Thanks for this, an excellent post. I know I tend to try to find and write about the best in people -- even those who are your enemies. It's not just because it feels queasy to write bad things about people (a "gut instinct" that probably isn't a coincidence, but carefully evolved over thousands of years of being a social being), it also reflects better on you, reduces potential conflicts, and makes you more credible.

The lesson here is a profound one. Why would it make you instinctively more credible to find the good in people? Apparently, deep down, like Anne Frank, we believe that most people are good at heart, and evil is an all-too-prevalent deviation from that norm, usually born of pain, fear, and ignorance.

Comment by Carol Hand on April 16, 2012 at 8:09pm

Very well said. I have some delicate matters I want to write about, and sometimes passion drives me to wanting to lay out the good, bad, and ugly in a very emotional way. Do I blog that way at times? Guilty as charged. A lot of times I'll go back later and hit the delete button. However, once something is out in print, there is no delete button. This all leads me to, "Why do I want to write about these things in the first place?" The answer is that I want to share my story in a way that may help some women that have been, or are going down the same road I have been down. I know I can do that without alienating others in my life. I think I may just need a little more time to distance myself from the emotions I still have about the past.

Comment by Katharina Chase on April 16, 2012 at 3:33am
This is a great article! I struggle with this all the time, how to tell the truth in the kindest way. After all, everyone has their own truth. This is perhaps something more immediate for bloggers. I've written about it quite a few times, trying to understand and find a solution to it through writing but it'll forever be a grey area I think. I've written blog posts where I've not only changed people's names, I've also kept myself totally anonymous, never publicising the blog to anyone I know. That was odd but it kind of worked, although it's pretty sly and dishonest I guess. I know eventually I'll want to publish stuff about friends and family and I'm just going to have to follow what you say and actually ask permission. Scary!
Comment by Caryn Mirriam-Goldberg on April 15, 2012 at 9:13pm

Thanks so much for commenting. Heather, I know what you mean about figuring out how to "tell the truth in love," great phrase to describe the ethical and writerly challenge. Laura and Lara, I wrote another blog post exactly on this topic last week when I was editing the site (thus all the posts): http://www.shewrites.com/profiles/blogs/opening-up-your-life-fictio.... I also think the same applies for fiction or non-fiction (or even poetry) when you're writing about real people: you need to find how to tell the truth for the highest good of the story according to your ethics and values, and in balance (as best you can) with the people affected. I think the answer to this is complex and individualized, but just thinking about it all as mindfully and compassionately as possible can help us find our own best answers. Thanks for the great comments!

Comment by Heather Marsten on April 15, 2012 at 6:52pm

Thank you for this post. I am working on my memoir, and some of the family members are still alive. While they hurt me in the past, I don't want to cause them or their children pain - I have to figure out how to tell the truth in love. 

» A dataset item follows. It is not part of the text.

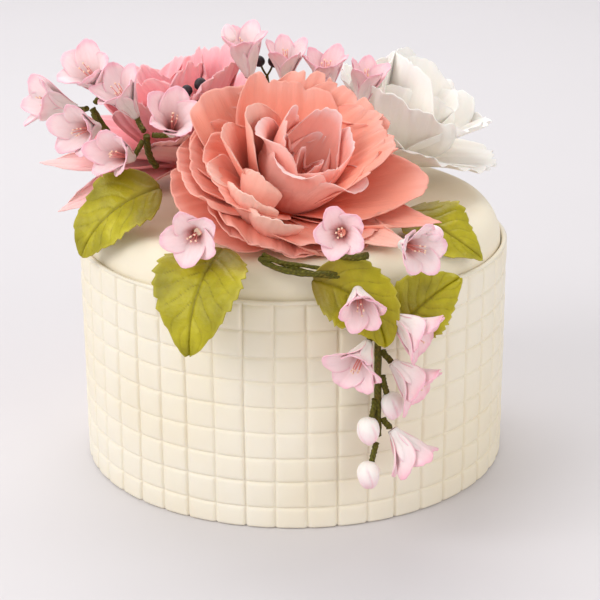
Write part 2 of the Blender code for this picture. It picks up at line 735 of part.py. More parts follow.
def main():
    for ob in list(bpy.data.objects):
        bpy.data.objects.remove(ob)
    coll = bpy.data.collections.new('fondant_cake_with_sugar_flowers')
    cutters = bpy.data.collections.new('cutters')
    bpy.context.scene.collection.children.link(coll)
    bpy.context.scene.collection.children.link(cutters)

    make_body('cake_body', coll, material('cake_fondant', (0.87, 0.80, 0.66)))
    clearance = guide(make_body('cake_clearance', cutters, None, CLEARANCE))
    make_band(coll, material('band_fondant', (0.87, 0.81, 0.68)))
    bm = bmesh.new()
    bmesh.ops.create_cone(bm, cap_ends=True, segments=64, radius1=(BAND_RADIUS + CLEARANCE) * MM,
                          radius2=(BAND_RADIUS + CLEARANCE) * MM, depth=(BAND_HEIGHT + CLEARANCE) * MM)
    for v in bm.verts:
        v.co.z += (BAND_HEIGHT + CLEARANCE) / 2 * MM
    me = bpy.data.meshes.new('band_clearance')
    bm.to_mesh(me)
    bm.free()
    band_clearance = bpy.data.objects.new('band_clearance', me)
    cutters.objects.link(band_clearance)
    guide(band_clearance)

    spots, branches = place_clusters()
    spots += place_row(len(spots))
    chain_blooms, buds, joints, chain_root, chain_end = place_chain(len(spots))
    spots += chain_blooms
    where = {name: (foot, face) for name, foot, face, tube, size, group in spots}
    for name, (friend, turn, rise, away, size) in COMPANY.items():
        buds.append((name, where[friend][0] + away * heading(turn, rise), where[friend][1], size))
    blooms = []
    for k, (name, foot, face, tube, size, group) in enumerate(spots):
        blooms.append(make_blossom(name, foot, foot + tube * face, FACE_RADIUS * size, FACE_FLARE, 36.0 * k % 72,
                                   coll, material(name + '_petals', (0.93, 0.68, 0.72))))
    for name, centre, tip, size in buds:
        blooms.append(make_bud(name, centre, BUD_RADIUS * size, BUD_RADIUS * BUD_SLIM * size, tip,
                               coll, material(name + '_petals', (0.93, 0.70, 0.74))))
    for k, (centre, radius) in enumerate(place_berries()):
        blooms.append(make_berry(f'berry_{k + 1}', centre, radius, coll, material(f'berry_{k + 1}_skin', (0.02, 0.02, 0.025))))
    for k, ob in enumerate(blooms):
        make_room(ob, blooms[:k], cutters)

    wires = []

    def wire(name, start, stop, sag, radius):
        wires.append(make_stem(name, wire_points(start, stop, sag), radius, coll, material(name + '_tape', (0.16, 0.18, 0.03))))

    for name, root, fork, look in branches:
        if name != 'front_left':
            wire('branch_' + name, root + (fork - root) * BRANCH_SHOWS, fork, BRANCH_SAG, WIRE_RADIUS)
            for bloom, foot, face, tube, size, group in spots:
                if group == name and bloom in PEDICELS:
                    away = unit(foot - fork)
                    wire('pedicel_' + bloom, fork + away * 3.0, foot - face * 1.0, 0.5, PEDICEL_RADIUS)
    wire('stem_hanging', chain_root, chain_end, 1.0, WIRE_RADIUS)
    for name, joint, foot in joints:
        away = unit(foot - joint)
        wire('pedicel_' + name, joint + away * 2.5, foot - away * 1.0, 0.0, PEDICEL_RADIUS)
    g = BUNDLE
    pts = []
    for k in range(6):
        t = k / 5
        pts.append(round_cake(g['start'] + (g['stop'] - g['start']) * t, g['distance'] - 8 * (1 - t) ** 3, g['z'] - g['drop'] * t))
    wires.append(make_stem(g['name'], pts, WIRE_RADIUS * g['thick'], coll, material(g['name'] + '_tape', (0.16, 0.18, 0.03))))
    for k, ob in enumerate(wires):
        make_room(ob, blooms + wires[:k], cutters)

    leaves = []
    for name, spec in LEAVES.items():
        verts, faces = shell(leaf_grid(spec, 8, 2), LEAF_THICKNESS)
        leaves.append(add_mesh(name, verts, faces, coll, material(name + '_green', (0.36, 0.36, 0.03))))
    for k, ob in enumerate(leaves):
        make_room(ob, blooms + wires + leaves[:k], cutters)

    for ob in blooms + wires + leaves:
        for solid in (clearance, band_clearance):
            if touches(ob, solid):
                boolean(ob, solid, 'DIFFERENCE')
                tidy(ob)

    tint = {'flower_coral': (0.84, 0.32, 0.22), 'flower_pink': (0.90, 0.42, 0.40), 'flower_white': (0.90, 0.86, 0.76)}
    peonies = {}
    for name, spec in PEONIES.items():
        peonies[name] = make_peony(name, spec, coll, cutters, material(name.replace('flower_', '') + '_petals', tint[name]))
    for a, b, share in PARTING:
        foot_a, foot_b = peony_frame(PEONIES[a])[0], peony_frame(PEONIES[b])[0]
        part_from(peonies[a], foot_a, foot_b, share, cutters)
        part_from(peonies[b], foot_b, foot_a, 1 - share, cutters)
    for ob in peonies.values():
        boolean(ob, clearance, 'DIFFERENCE')
        boolean(ob, band_clearance, 'DIFFERENCE')
        tidy(ob)
        make_room(ob, blooms + wires + leaves, cutters)


main()
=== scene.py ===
import math

import bpy
import numpy as np
from mathutils import Matrix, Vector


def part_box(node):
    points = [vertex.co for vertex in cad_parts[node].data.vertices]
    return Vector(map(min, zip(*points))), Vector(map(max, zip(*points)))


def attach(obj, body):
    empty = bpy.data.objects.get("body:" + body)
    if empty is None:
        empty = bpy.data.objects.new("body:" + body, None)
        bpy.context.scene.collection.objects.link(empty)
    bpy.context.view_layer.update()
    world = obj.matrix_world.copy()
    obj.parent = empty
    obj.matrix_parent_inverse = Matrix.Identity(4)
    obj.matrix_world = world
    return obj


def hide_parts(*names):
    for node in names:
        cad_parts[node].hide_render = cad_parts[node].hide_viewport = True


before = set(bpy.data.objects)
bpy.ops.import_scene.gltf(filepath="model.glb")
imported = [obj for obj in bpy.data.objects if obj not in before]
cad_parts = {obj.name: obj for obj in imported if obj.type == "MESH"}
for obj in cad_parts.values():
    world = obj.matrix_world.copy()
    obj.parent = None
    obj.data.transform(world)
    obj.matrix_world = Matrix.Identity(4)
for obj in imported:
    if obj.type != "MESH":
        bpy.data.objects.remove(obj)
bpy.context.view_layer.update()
MM = 0.001
rng = np.random.default_rng


# =============================================================== mesh helpers
def unit(v):
    v = np.asarray(v, float)
    return v / np.linalg.norm(v)


def axes(axis, front=(0.0, -1.0, 0.0)):
    z = unit(axis)
    f = np.asarray(front, float)
    x = unit(f - z * (f @ z))
    return np.stack([x, np.cross(z, x), z], 1)


def smooth01(x):
    x = np.clip(x, 0, 1)
    return x * x * (3 - 2 * x)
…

Comment by Laura Valeri on April 15, 2012 at 3:13pm

Hi Lara, I'm glad you posted that. I'm a fiction writer, and have been trying to get across to the writing community for years that "just because it's fiction doesn't mean it isn't true," and therefore, that as fiction writers we also have ethical responsibility to others.  I appreciate your posting this.  You definitely want to have lively characters, and fiction writers have been borrowing from real life people for ages.  I think that if you think your writing may hurt others, then you're stuck with the same exact ethical dilemmas that memoirist face.  Maybe the people you write about may not be as exposed as if you used their real names, but they may recognize themselves, and others too, and certainly they will recognize their situation -- and their story.  Therefore, I say, you should probably let them know you're writing about them. Just my two cents.

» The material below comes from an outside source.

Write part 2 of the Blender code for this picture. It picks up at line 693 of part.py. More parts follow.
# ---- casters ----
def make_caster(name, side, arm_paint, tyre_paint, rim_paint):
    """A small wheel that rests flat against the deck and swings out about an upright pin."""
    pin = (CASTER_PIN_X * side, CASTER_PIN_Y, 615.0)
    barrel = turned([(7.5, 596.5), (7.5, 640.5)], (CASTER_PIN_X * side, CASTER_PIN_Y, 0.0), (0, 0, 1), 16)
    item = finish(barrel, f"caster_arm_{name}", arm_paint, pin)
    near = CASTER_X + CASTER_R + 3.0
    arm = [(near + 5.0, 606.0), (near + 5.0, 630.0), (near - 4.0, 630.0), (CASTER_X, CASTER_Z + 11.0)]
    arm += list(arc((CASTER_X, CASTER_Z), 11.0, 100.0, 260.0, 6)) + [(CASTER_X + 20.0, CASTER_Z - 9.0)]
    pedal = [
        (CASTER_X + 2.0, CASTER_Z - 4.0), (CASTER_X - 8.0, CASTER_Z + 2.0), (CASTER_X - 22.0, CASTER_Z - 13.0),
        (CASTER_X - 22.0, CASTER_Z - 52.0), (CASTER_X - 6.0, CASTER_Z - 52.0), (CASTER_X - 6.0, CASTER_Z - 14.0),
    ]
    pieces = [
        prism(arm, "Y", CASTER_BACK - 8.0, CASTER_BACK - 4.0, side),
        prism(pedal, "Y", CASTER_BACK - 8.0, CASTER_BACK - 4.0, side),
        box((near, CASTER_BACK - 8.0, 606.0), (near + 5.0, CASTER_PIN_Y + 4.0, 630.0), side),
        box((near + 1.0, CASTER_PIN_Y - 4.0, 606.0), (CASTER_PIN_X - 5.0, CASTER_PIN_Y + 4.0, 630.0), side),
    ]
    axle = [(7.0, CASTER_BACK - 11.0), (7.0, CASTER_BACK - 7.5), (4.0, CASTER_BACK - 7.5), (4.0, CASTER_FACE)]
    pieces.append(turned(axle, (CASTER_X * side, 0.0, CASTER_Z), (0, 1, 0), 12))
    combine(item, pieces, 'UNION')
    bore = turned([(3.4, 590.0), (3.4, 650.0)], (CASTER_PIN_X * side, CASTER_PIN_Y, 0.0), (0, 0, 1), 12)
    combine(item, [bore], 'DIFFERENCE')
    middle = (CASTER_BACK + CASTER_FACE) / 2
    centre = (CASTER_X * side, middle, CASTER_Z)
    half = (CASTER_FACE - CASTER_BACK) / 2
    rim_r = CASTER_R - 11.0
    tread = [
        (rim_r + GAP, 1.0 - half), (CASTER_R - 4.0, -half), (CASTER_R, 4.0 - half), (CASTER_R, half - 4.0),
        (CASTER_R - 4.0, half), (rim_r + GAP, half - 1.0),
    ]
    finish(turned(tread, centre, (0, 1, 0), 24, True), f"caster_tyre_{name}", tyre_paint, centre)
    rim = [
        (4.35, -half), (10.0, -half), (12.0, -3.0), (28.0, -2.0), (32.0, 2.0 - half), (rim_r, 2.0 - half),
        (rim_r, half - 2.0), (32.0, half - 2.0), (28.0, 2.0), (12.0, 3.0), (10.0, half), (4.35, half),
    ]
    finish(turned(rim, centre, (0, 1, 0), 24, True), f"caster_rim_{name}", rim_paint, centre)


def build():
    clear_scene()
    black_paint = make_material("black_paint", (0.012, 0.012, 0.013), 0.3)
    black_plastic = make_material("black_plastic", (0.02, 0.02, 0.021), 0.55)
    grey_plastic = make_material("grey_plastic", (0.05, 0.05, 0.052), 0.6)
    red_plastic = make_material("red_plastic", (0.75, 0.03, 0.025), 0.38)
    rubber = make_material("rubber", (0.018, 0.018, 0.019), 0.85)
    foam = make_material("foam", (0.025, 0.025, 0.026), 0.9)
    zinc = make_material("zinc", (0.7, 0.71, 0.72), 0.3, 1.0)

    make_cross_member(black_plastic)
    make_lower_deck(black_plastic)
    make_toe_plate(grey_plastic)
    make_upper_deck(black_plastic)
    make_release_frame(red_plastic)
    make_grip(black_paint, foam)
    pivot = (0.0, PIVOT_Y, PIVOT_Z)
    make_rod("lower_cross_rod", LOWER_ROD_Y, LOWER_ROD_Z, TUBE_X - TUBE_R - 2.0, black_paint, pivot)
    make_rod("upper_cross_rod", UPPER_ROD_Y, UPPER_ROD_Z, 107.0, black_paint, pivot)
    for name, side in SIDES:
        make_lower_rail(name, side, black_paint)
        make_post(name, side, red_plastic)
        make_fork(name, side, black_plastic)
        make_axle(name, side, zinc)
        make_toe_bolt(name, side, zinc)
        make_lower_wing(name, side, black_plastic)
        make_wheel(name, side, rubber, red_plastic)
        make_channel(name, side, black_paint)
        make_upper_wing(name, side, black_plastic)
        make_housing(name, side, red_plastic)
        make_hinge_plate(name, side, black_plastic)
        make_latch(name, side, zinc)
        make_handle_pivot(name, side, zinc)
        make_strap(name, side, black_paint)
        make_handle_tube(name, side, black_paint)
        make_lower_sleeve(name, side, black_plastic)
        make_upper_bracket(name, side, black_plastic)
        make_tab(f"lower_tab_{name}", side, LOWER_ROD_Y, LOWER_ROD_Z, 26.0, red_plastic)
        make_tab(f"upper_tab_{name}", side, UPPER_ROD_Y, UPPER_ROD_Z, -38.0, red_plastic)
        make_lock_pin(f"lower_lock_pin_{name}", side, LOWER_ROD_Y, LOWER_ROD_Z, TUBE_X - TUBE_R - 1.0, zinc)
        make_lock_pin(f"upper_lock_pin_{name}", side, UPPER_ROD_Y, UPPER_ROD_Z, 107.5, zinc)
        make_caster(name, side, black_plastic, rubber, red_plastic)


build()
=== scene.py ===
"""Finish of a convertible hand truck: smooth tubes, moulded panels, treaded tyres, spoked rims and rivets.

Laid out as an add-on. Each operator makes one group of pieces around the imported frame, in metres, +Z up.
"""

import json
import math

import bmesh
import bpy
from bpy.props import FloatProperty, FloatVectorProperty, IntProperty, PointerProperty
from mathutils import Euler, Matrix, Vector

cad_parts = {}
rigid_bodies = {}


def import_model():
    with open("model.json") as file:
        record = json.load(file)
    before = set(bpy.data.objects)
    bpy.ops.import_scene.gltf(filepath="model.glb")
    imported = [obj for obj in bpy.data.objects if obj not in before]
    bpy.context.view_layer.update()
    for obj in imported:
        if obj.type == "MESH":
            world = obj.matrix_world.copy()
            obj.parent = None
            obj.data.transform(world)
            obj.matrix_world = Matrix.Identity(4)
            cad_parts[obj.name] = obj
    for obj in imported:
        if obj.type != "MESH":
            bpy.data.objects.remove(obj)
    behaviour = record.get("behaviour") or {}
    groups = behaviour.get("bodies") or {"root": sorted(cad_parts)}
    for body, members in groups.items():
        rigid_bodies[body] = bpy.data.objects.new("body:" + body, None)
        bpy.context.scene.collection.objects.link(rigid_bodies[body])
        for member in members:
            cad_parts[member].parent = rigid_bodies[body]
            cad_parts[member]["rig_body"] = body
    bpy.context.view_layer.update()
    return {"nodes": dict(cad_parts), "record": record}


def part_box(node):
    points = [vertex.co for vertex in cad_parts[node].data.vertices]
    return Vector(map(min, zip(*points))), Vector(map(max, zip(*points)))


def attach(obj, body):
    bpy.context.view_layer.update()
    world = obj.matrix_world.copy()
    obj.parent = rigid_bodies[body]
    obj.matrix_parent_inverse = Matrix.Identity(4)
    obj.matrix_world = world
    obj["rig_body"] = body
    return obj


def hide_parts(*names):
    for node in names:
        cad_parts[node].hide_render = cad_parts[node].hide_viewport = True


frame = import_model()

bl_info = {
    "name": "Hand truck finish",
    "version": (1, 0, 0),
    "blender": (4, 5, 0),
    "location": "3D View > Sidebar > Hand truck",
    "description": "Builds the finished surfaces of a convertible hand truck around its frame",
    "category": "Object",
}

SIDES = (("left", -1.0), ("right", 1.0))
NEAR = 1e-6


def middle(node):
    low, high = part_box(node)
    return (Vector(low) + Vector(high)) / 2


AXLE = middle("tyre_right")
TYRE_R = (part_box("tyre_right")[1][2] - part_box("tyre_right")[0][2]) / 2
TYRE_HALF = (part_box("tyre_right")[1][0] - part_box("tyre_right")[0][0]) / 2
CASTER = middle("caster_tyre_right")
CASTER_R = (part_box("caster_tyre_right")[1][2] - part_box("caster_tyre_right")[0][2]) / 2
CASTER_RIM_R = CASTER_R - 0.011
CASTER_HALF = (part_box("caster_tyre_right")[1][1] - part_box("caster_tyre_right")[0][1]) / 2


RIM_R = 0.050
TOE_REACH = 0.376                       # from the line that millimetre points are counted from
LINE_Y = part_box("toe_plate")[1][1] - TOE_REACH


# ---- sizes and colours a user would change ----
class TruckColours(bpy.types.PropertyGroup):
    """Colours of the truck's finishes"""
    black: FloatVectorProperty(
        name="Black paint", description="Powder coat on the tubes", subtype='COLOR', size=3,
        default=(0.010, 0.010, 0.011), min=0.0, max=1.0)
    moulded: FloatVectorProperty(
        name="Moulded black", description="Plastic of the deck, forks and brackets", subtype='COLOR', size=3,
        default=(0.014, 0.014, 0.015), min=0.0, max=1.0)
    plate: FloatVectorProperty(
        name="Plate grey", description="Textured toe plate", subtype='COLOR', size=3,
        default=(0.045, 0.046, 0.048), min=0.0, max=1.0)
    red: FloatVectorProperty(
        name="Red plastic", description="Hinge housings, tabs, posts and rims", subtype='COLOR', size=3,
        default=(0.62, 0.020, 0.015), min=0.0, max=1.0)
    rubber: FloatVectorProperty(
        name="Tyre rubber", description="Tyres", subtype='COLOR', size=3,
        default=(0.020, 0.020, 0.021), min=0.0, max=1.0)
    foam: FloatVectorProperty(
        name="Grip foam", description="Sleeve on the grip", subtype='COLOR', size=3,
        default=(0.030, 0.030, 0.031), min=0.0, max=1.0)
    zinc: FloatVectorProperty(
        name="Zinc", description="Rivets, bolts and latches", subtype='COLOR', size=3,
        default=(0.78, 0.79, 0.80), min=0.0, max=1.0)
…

Comment by Lara Sterling on April 14, 2012 at 11:58am

Hi Caryn. I thought this was a good post. My question is what to do when one is writing fiction -- as I am. I am writing short stories with characters whose traits I am pulling heavily on from real life. The idea is to then go back and change some of the information so people won't be able to recognize themselves in the stories. The problem is, I spent about two years trying to create fictional characters who never had realistic motivations. Lo and behold, I found a way to create fascinating characters with very real lives and real motivations -- I pulled from the people I've known. :-) Yeah, some of the people are long out of my life, but there are a few family members who appear, even if they are in exaggerated form, and some are friends are there too, who I do still speak to., if not very often. Of course, I figure prominently in the stories, usually baring my worst sides, often blow-up to be quite archetypal. So it's not like I'm only talking about other people. It's just I've known people who have had such strange lives -- way stranger than fiction. I actually love the stories, but don't want to hurt people, or get in other trouble, law wise. Suggestions? Can I just take my chances after changing people enough so at least it's not so obvious?

Thanks.

Comment by Dana Walrath on April 13, 2012 at 6:51pm

Thanks for a great post! Your six rules help break down some of barriers to honest memoir.   

Comment by Melinda Freeman on April 13, 2012 at 3:39pm

This was very helpful. I'm writing my first book and have been wondering how to handle telling the truth about people who will probably end up reading it. Thank you.